The 2014 article “FCPA Ripples” goes in-depth, using various case studies, to demonstrate how settlement amounts in an actual Foreign Corrupt Practices Act enforcement action are often only a relatively minor component of the overall financial consequences that can result from FCPA scrutiny or enforcement. Numerous prior posts have done so as well (see here).
In addition to pre and post-enforcement action professional fees and expenses, market capitalization, credit ratings, M&A activity, lost or delayed business opportunities, and offensive use of the FCPA (to name just a few ripples) this post highlights how FCPA scrutiny and enforcement can also negatively impact a company’s ability to raise capital.
As highlighted in this prior post, in September 2016 hedge fund Och-Ziff resolved a parallel DOJ and SEC enforcement action by agreeing to pay $412 million. This is obviously a lot money but it pales in comparison to the $2.5 billion Och-Ziff disclosed that clients yanked in just the month after the enforcement action. (See here).
Even though Och-Ziff’s FCPA enforcement action is nearly two years old, it still is negatively impacting the company’s ability to raise capital. For instance, Och-Ziff recently disclosed:
“Prior to the settlements, many of our funds raised capital relying on the exemption from registration provided by Rule 506 of Regulation D under the Securities Act (“Rule 506”) in connection with a securities offering structured as a private placement. As a consequence of the settlements, many of our funds are currently disqualified from raising capital using Rule 506 offerings. This could negatively affect our ability to raise capital for these funds, and our ability to offer and sell fund interests to certain investors in certain U.S. states may be impaired. The inability of many of our funds to raise capital in Rule 506 offerings may also result in additional expenses. The potential negative impact of the FCPA settlements on our ability to raise or retain capital for our funds could adversely affect our business, financial condition or results of operations.”
“Effective September 23, 2013, and pursuant to a mandate under the Dodd-Frank Act, the SEC adopted amendments to Rule 506 that disqualify issuers, such as our funds, from relying on the exemption from registration provided by Rule 506 in connection with a securities offering structured as a private placement if any “covered persons” are deemed to be “bad actors.” Specifically, an issuer generally will be precluded from conducting offerings that rely on the registration exemption provided by Rule 506 if a “covered person” has been subject to a relevant criminal conviction, regulatory or court order or other disqualifying event that occurred on or after September 23, 2013. For these purposes, the “covered persons” of an issuer include directors, certain officers, various entities related to the issuer, solicitors and promoters of the issuer and 20% beneficial owners of the issuer’s voting securities. For more detail about risks relating to the FCPA settlement and the related disqualification event which prevents many of our funds from raising capital using Rule 506.”

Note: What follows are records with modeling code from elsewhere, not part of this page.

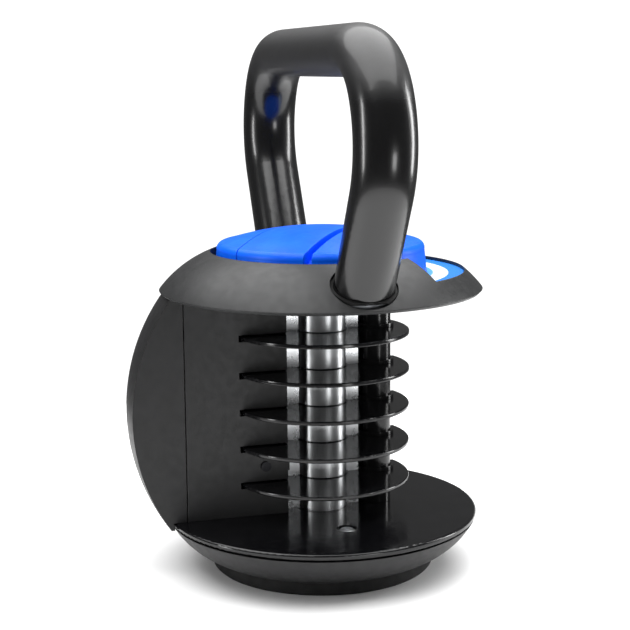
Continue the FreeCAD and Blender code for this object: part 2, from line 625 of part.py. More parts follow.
# ---------------------------------------------------------------- closed side
def make_closed_side():
    tall = (PLATE_TOP, CHASSIS_UNDER)
    panel = box("panel_board", (PANEL_BACK, "wall_front"), ("-wall_outer", "-wall_inner"), tall)
    cuts = []
    for index in range(DIVIDER_COUNT):
        middle = "(%s + divider_thickness / 2)" % divider_height(index)
        cuts.append(box("panel_slot%d" % index, ("0", "wall_front + 1"), ("-divider_radius - 0.4", "0"),
                        ("%s - wall_slot_height / 2" % middle, "%s + wall_slot_height / 2" % middle)))
    screw_hole = cylinder("panel_screw_hole", "wall_screw_radius + seat_gap", "40", "0")
    turn(screw_hole, "90", Vector(0, 1, 0))
    place(screw_hole, "-5", "-wall_screw_side", "wall_screw_height")
    node("wall_panel", cut("wall_panel", panel, cuts + [screw_hole]))

    block = box("bracket_block", ("spine_front - 8", PANEL_BACK), ("-wall_screw_side - 5", "-spine_width / 2"),
                ("wall_screw_height - 4", "wall_screw_height + 4"))
    node("wall_bracket", cut("wall_bracket", block, [screw_hole]))
    head = cylinder("wall_screw_head", "1.7 * wall_screw_radius", "1.2", "0")
    shank = cylinder("wall_screw_shank", "wall_screw_radius", "10", "0")
    for piece, start in ((head, "wall_front"), (shank, "wall_front - 10")):
        turn(piece, "90", Vector(0, 1, 0))
        place(piece, start, "-wall_screw_side", "wall_screw_height")
    node("wall_screw", join("wall_screw", [head, shank]))

    back = box("back_wall", ("%s - seat_gap - back_wall_thickness" % SPINE_BACK, "%s - seat_gap" % SPINE_BACK),
               ("-spine_width / 2", "end_wall_side - shell_wall - seat_gap"), tall)
    node("back_wall", back)

    low = "%s + 0.2" % BOWL_TOP
    outer = ball("shell_outer", "ball_radius")
    inner = ball("shell_inner", "ball_radius - shell_wall")
    side = box("shell_side", ("-%g" % BEYOND, "wall_front"), ("-%g" % BEYOND, "0"), (low, CHASSIS_UNDER))
    rear = box("shell_rear", ("-%g" % BEYOND, "-end_wall_front"), ("-1", "end_wall_side"), (low, CHASSIS_UNDER))
    skin = common("shell_skin", [cut("shell_hollow", outer, [inner]), join("shell_region", [side, rear])])
    flange = common("shell_flange", [
        ball("flange_ball", "ball_radius - 0.5"),
        box("flange_board", ("wall_front - shell_wall", "wall_front"),
            ("-%g" % BEYOND, "-wall_outer - panel_seam"), tall)])
    end = common("shell_end", [
        ball("end_ball", "ball_radius - 0.5"),
        box("end_board", ("-%g" % BEYOND, "-end_wall_front"), ("end_wall_side - shell_wall", "end_wall_side"), tall)])
    lip_region = join("lip_region", [
        box("lip_side", ("-%g" % BEYOND, "%s - 0.6" % PANEL_BACK), ("-%g" % BEYOND, "0"), tall),
        box("lip_rear", ("-%g" % BEYOND, "-end_wall_front"), ("-1", "end_wall_side"), tall)])
    lips = []
    for which, start in (("low", PLATE_TOP), ("high", "%s - shell_wall" % CHASSIS_UNDER)):
        lips.append(common("shell_lip_" + which, [
            ring("lip_ring_" + which, "ball_radius", "lip_radius", "shell_wall", start),
            ball("lip_ball_" + which, "ball_radius - 0.5"), lip_region]))
    solid = join("shell_solid", [skin, flange, end] + lips)
    trims = [ring("shell_cap_trim", "%g" % BEYOND, "chassis_radius", "10", "%s - seat_gap" % CAP_RIM),
             cylinder("shell_plate_trim", "base_plate_radius + 0.4", "%s - %s + 1" % (PLATE_TOP, BOWL_TOP),
                      "%s - 1" % BOWL_TOP)]
    screws = []
    for i, angle in enumerate(LIP_ANGLES):
        x, y = on_circle("lip_screw_circle", angle)
        trims.append(cylinder("lip_low_hole%d" % i, "wall_screw_radius + seat_gap", "40", "0", x, y))
        trims.append(cylinder("lip_high_hole%d" % i, "wall_screw_radius + seat_gap", "40",
                              "%s - 20" % CHASSIS_UNDER, x, y))
        screws.append(machine_screw("shell_screw_low%d" % i, x, y, "%s - 1.6" % PLATE_UNDER,
                                    "2 * wall_screw_radius", "1.6", "wall_screw_radius",
                                    "(base_plate_thickness + shell_wall)", down=False))
        screws.append(sunk_screw("shell_screw_high%d" % i, x, y, CHASSIS_TOP, "wall_screw_radius",
                                 "(chassis_thickness + shell_wall)"))
    node("back_shell", cut("back_shell", solid, trims))
    node("shell_screws", group("shell_screws", screws))

    slug = cylinder("shell_slug", "shell_ballast_radius", "shell_ballast_height", PLATE_TOP)
    keep = join("slug_region", [
        box("slug_side", ("-%g" % BEYOND, "%s - 2" % PANEL_BACK), ("-%g" % BEYOND, "-divider_radius - 1.5"), tall),
        box("slug_rear", ("-%g" % BEYOND, "%s - back_wall_thickness - 0.3" % SPINE_BACK),
            ("-%g" % BEYOND, "end_wall_side - shell_wall - 0.3"), tall)])
    node("shell_ballast", common("shell_ballast", [slug, keep]))


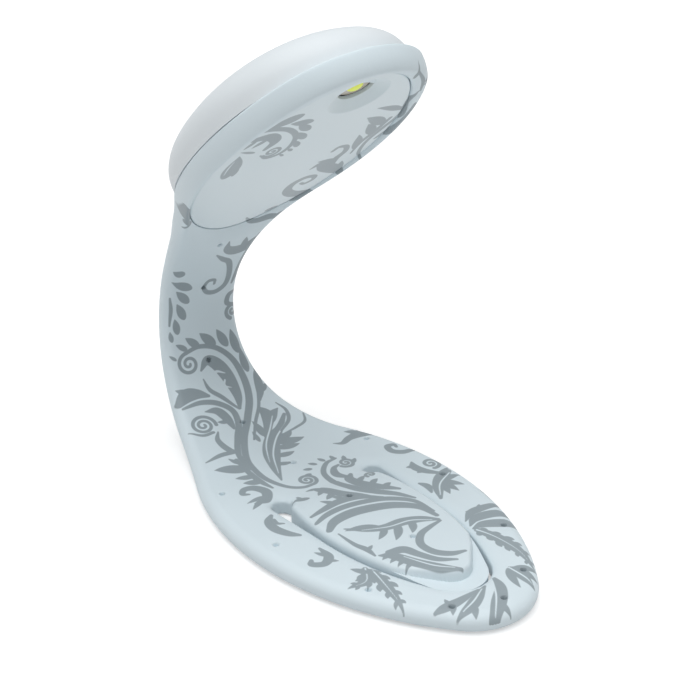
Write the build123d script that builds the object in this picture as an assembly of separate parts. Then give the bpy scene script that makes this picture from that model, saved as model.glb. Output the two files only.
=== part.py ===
from build123d import *
import os
from math import cos, sin, radians, degrees, sqrt

# Flexible clip-on book light, in millimetres.
# +X runs from the neck towards the tip of the clip, +Y across, +Z up.
# The origin is on the underside, on the solid web between the clip's slots and the neck.
# Lengths along the strap are counted from the tip of the clip: 0 at the tip, about 189 at the head's tip.

# Driving dimensions: the strap
strap_thickness = 3.6
edge_round = 1.7
origin_station = 55.0
base_half_width = 23.5
base_wide_station = 41.5
base_side_radius = 56.0
waist_half_width = 8.6
waist_station = 107.0
head_half_width = 19.8
head_wide_station = 159.3
head_side_radius = 43.0
strap_length = 188.7

# Driving dimensions: the bend of the neck, one hinge at the middle of each cell
plate_end_station = 60.0
bend_start_station = 64.0
bend_cells = [14.4, 7.4, 6.8, 7.1, 7.9, 9.1, 17.4]
cell_turn = 20.0
knuckle_clearance = 0.1
nose_trim = 0.6
nose_margin = 0.03

# Driving dimensions: the clip
slit_tip_station = 9.0
slit_wide_station = 36.0
slit_half_width = 11.8
slit_side_radius = 50.0
slit_gap = 0.6
relief_station = 48.4
relief_offset = 10.9
relief_radius = 1.9
slit_edge_round = 1.2
tongue_corner_radius = 1.4

# Driving dimensions: inserts inside the rubber
insert_thickness = 0.8
insert_cover = 1.9
insert_slit_cover = 2.2
spine_width = 7.0
spine_thickness = 0.6
spine_end_wall = 0.8
pin_hole_radius = 0.6
ring_pin_places = [(58.0, 3.61), (38.4, 3.71), (18.6, 2.80), (6.9, 3.23)]
centre_pin_holes = [3.4, 59.3]
tongue_pin_holes = [25.2, 42.4]

# Driving dimensions: the head; depths are measured from the strap's middle surface, front positive
rim_back = -2.7
rim_back_round = 0.9
neck_swell = 3.0
tang_end_gap = 6.0
panel_centre = 23.5
panel_half_length = 28.4
panel_half_width = 17.5
panel_front = 0.9
panel_thickness = 1.2
panel_edge_round = 0.3
panel_gap = 0.15
ledge_width = 3.0
panel_peg_radius = 0.8
panel_peg_length = 1.6
peg_gap = 0.05
led_centre = 44.8
cone_radius = 5.5
cone_depth = 1.3
aperture_radius = 3.15
aperture_wall = 0.6

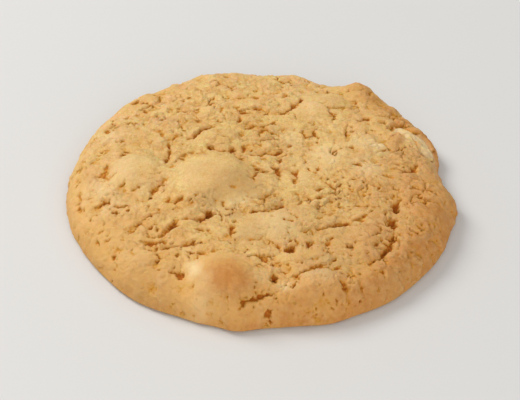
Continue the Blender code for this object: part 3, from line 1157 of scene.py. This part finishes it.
class Finish:
    """A Principled material, whose colour and relief are built up in layers."""

    def __init__(self, name, colour):
        self.material = bpy.data.materials.new(name)
        self.material.use_nodes = True
        self.nodes = self.material.node_tree.nodes
        self.links = self.material.node_tree.links
        self.shader = self.nodes["Principled BSDF"]
        self.place = self.nodes.new("ShaderNodeTexCoord").outputs["Object"]
        self.colour = colour
        self.relief = None

    def put(self, value, socket):
        """Links an output to a socket, or sets the socket to a plain value."""
        if isinstance(value, bpy.types.NodeSocket):
            self.links.new(value, socket)
        else:
            socket.default_value = value

    def node(self, kind, inputs, **settings):
        """The outputs of a new node with these settings and inputs."""
        node = self.nodes.new(kind)
        for name, value in settings.items():
            setattr(node, name, value)
        for key, value in inputs.items():
            self.put(value, node.inputs[key])
        return node.outputs

    def attribute(self, name):
        return self.node("ShaderNodeAttribute", {}, attribute_name=name)["Fac"]

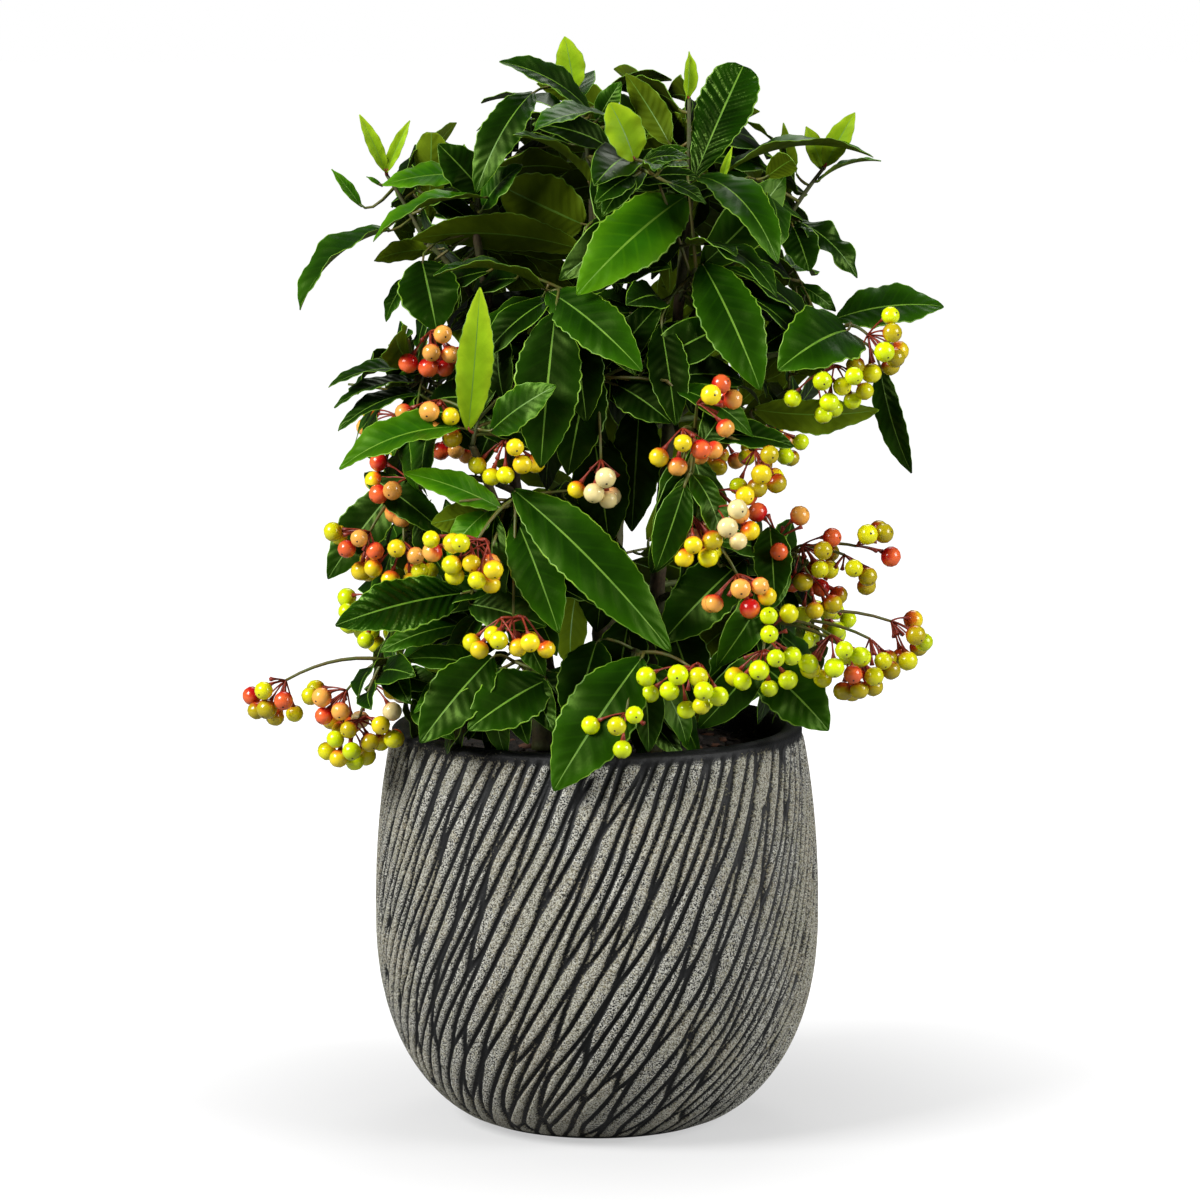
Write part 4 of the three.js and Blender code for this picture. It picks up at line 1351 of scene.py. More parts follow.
        Umbel((67, -105, 288), (4, -5, -11), 6, Mix.CORAL),
    )),
    Shoot("right_mid", MIDDLE, "right", 0.4, (96, -48, 291), 4, 46, 73, (84, -42, 290), blades=(
        Blade((84, -62, 306), (86, -82, 271), 19, 0, DARK, arch=0.6),
    ), umbels=(
        Umbel((88, -60, 300), (0, -4, 6), 3, Mix.SCARLET),
        Umbel((100, -55, 296), (9, -5, -12), 8, Mix.RUSSET),
        Umbel((127, -50, 295), (8, -2, 2), 4, Mix.RUSSET),
        Umbel((121, -52, 291), (4, -3, -9), 4, Mix.RUSSET),
        Umbel((104, -55, 281), (3, -5, -9), 5, Mix.OLIVE),
    )),
    Shoot("right_low", SKIRT, "right", 0.28, (86, -60, 258), 4, 50, 79, (68, -54, 262), blades=(
        Blade((78, -60, 240), (113, -72, 207), 30, 0, MID, arch=0.7),
        Blade((72, -60, 290), (31, -74, 250), 30, 0, DARK, arch=0.6),
    ), umbels=(
        Umbel((144, -50, 258), (9, -1, -8), 6, Mix.OLIVE),
        Umbel((81, -95, 256), (5, -6, 5), 4, Mix.LIME),
        Umbel((113, -85, 256), (2, -4, -9), 7, Mix.LIME),
        Umbel((123, -75, 246), (1, -3, -9), 8, Mix.RUSSET),
        Umbel((80, -95, 250), (-1, -4, -9), 6, Mix.LIME),
        Umbel((133, -62, 251), (4, -3, -9), 4, Mix.RUSSET),
    )),
    Shoot("quilt", SKIRT, "front", 0.48, (-60, -74, 276), 5, 50, 83, blades=(
        Blade((-64, -75, 275), (-126, -97, 262), 30, 8, QUILTED, arch=0.5, fold=0.12),
        Blade((-62, -78, 270), (-24, -100, 262), 20, 0, DARK, arch=0.6),
    )),
    Shoot("left_lowest", SKIRT, "left", 0.22, (-106, -46, 238), 2, 44, 89, (-92, -42, 240), blades=(
        Blade((-66, -50, 256), (-106, -60, 244), 18, 20, MID, arch=0.7),
    ), umbels=(
        Umbel((-153, -45, 228), (-9, -3, -9), 8, Mix.RUSSET),
        Umbel((-123, -45, 223), (-13, -3, -10), 8, Mix.BLUSHED),
        Umbel((-117, -50, 209), (2, -5, -12), 12, Mix.LEMON),
        Umbel((-111, -42, 226), (7, -3, -9), 4, Mix.CREAM),
    )),
    Shoot("skirt_left", SKIRT, "front", 0.3, (-40, -78, 242), 4, 46, 97, blades=(
        Blade((-50, -86, 246), (-85, -104, 206), 28, 0, DARK, arch=0.6),
        Blade((-24, -84, 234), (-62, -108, 213), 30, 0, DARK, arch=0.7),
    )),
    Shoot("skirt_centre", SKIRT, "right", 0.22, (22, -86, 247), 4, 48, 101, (16, -64, 246), blades=(
        Blade((22, -96, 247), (-21, -113, 184), 36, 0, MID, arch=0.6, fold=0.15),
        Blade((0, -76, 252), (-12, -98, 211), 27, 0, DARK, arch=0.6),
        Blade((16, -58, 262), (8, -66, 216), 26, 0, SHADED, arch=0.5),
        Blade((34, -54, 262), (50, -62, 216), 26, 0, SHADED, arch=0.5),
        Blade((6, -40, 300), (0, -48, 252), 28, 0, SHADED, arch=0.5),
    ), umbels=(
        Umbel((14, -112, 222), (-3, -6, -6), 4, Mix.LIME),
        Umbel((45, -105, 243), (-1, -7, -10), 10, Mix.LIME),
    )),
    Shoot("back_mid_left", BACK, "left", 0.62, (-88, 58, 358), 8, 54, 103, (-76, 44, 352), umbels=(
        Umbel((-104, 76, 348), (-4, 4, -9), 8, Mix.GOLD),
        Umbel((-72, 92, 344), (-2, 5, -9), 7, Mix.CORAL),
    )),
    Shoot("back_mid", BACK, "back", 0.66, (2, 106, 374), 8, 56, 107, (6, 92, 366), umbels=(
        Umbel((-22, 122, 356), (-2, 5, -9), 7, Mix.CORAL),
        Umbel((28, 122, 352), (2, 5, -9), 8, Mix.OLIVE),
    )),
    Shoot("back_mid_right", BACK, "back", 0.56, (74, 80, 352), 8, 52, 109, (62, 70, 346), umbels=(
        Umbel((88, 86, 340), (4, 4, -9), 7, Mix.OLIVE),
        Umbel((62, 108, 338), (2, 5, -9), 8, Mix.GOLD),
    )),
    Shoot("back_low_left", BACK, "left", 0.34, (-86, 60, 264), 8, 52, 113, (-72, 50, 262), umbels=(
        Umbel((-112, 62, 252), (-5, 3, -9), 9, Mix.LIME),
        Umbel((-80, 96, 250), (-3, 5, -9), 7, Mix.GOLD),
    )),
    Shoot("back_low", BACK, "back", 0.34, (-4, 102, 268), 8, 52, 127, (0, 88, 266), umbels=(
        Umbel((-32, 120, 256), (-2, 5, -9), 8, Mix.GOLD),
        Umbel((24, 122, 250), (2, 5, -9), 8, Mix.LIME),
    )),
    Shoot("back_low_right", BACK, "back", 0.26, (84, 66, 262), 8, 52, 131, (70, 58, 260), umbels=(
        Umbel((112, 62, 252), (5, 3, -9), 8, Mix.LIME),
        Umbel((80, 98, 250), (3, 5, -9), 8, Mix.OLIVE),
    )),
)


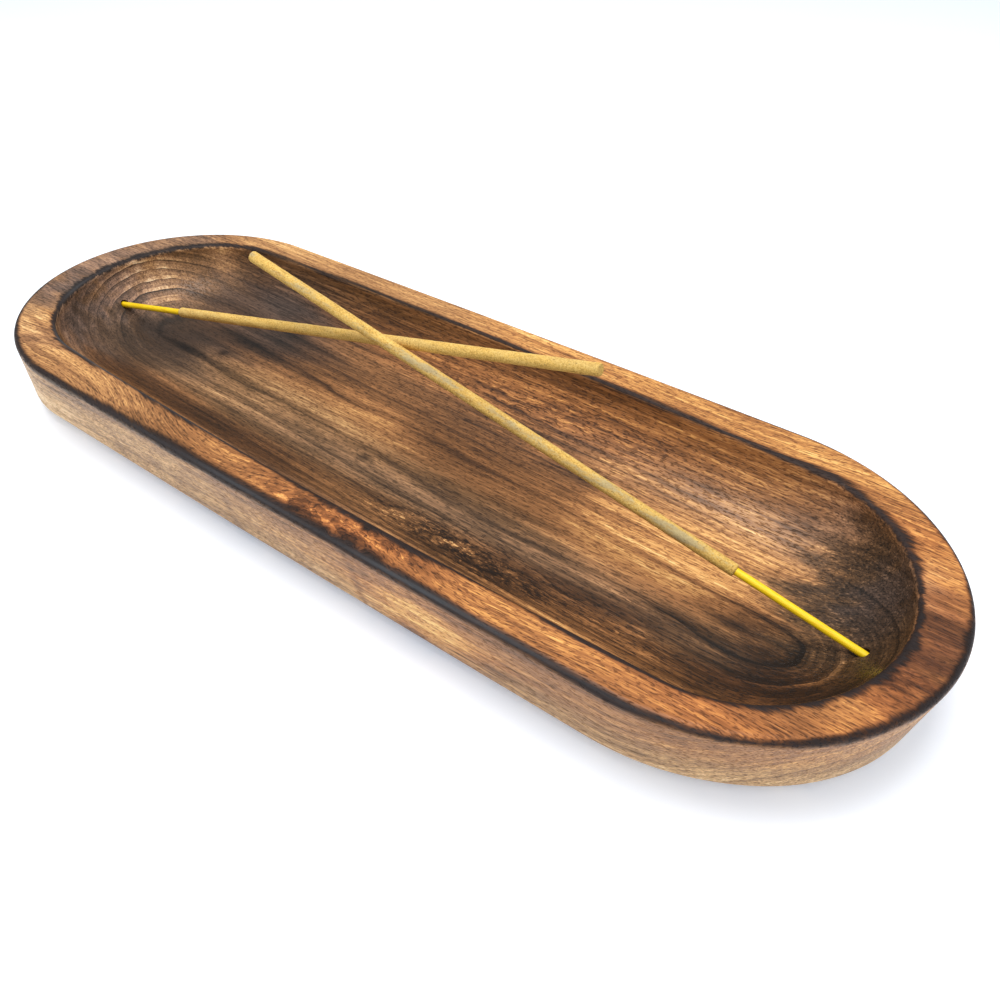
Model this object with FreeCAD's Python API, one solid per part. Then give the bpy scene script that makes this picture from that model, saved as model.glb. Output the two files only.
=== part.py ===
import FreeCAD, Part
import math
import os
from FreeCAD import Vector

# A carved wooden incense tray with an incense stick standing in each end wall.
# Millimetres and degrees. The origin is the centre of the underside, +X is along the tray
# towards its right end, +Y is towards its far side and +Z is up.

# Tray, outside
TRAY_LENGTH = 300.0
TRAY_HEIGHT = 27.5
OUTER_HALF_WIDTH = 51.15     # where the sides meet the rounded ends, before the bulge
OUTER_END_AXIS = 54.7        # how far each half-elliptical end reaches along X
OUTER_BULGE = 0.023          # share by which the sides swell at mid length
OUTER_RIM_ROUND = 1.8
SIDE_TAPER = 0.171           # inward slope of the outer wall, mm per mm of depth
LEFT_TAPER = 0.10
RIGHT_TAPER = 0.15
BASE_LEFT_AXIS = 36.0        # the hand-cut base is blunter than the rim at its left end,
BASE_RIGHT_AXIS = 61.3       # and more pointed at its right end
BASE_ROUND = 7.0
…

Another way in which FCPA scrutiny and enforcement can impact a company’s ability to raise capital concerns Rule 405 of the Securities Act which states in pertinent part that an issuer is unable to avail itself of well-known seasoned issuer (WKSI) status (a designation that makes it much more efficient to raise capital) if “within the past three years, the issuer or any entity that at the time was a subsidiary of the issuer was convicted of any felony or misdemeanor described in paragraphs (i) through (iv) of Section 15(b)(4)(B) of the Securities Exchange Act of 1934.” However, pursuant to Rule 405, an issuer shall not be an ineligible issuer if the Commission determines, upon a showing of good cause, that it is not necessary under the circumstances that the issuer be considered an ineligible issuer.
In the aftermath of ADM’s $54 million FCPA enforcement action in 2013 (based on the conduct of an indirect subsidiary in Ukraine and a joint venture partner in Venezuela), ADM sought relief from the ineligible issuer provisions. As stated in ADM’s letter:
“none of the conduct described in the plea agreement or the judgment pertains to activities undertaken by ADM or its subsidiaries in connection with ADM’s or its subsidiaries’ role as issuers of securities or any related disclosure; the considerable efforts ADM has undertaken to remediate and enhance its anti-corruption training and compliance program and internal controls; and the burden that would be placed on ADM if the waiver were not granted.”
In this response letter, the SEC “determined that the Company has made a showing of good cause that the Company will not be considered an ineligible issuer by reason of the entry of the Plea Agreement.”
Incidentally, the SEC’s waiver in the ADM matter was not unusual as it routinely grants Rule 405 waivers an occurrence which has generated substantial criticism (see here for a New York Times article).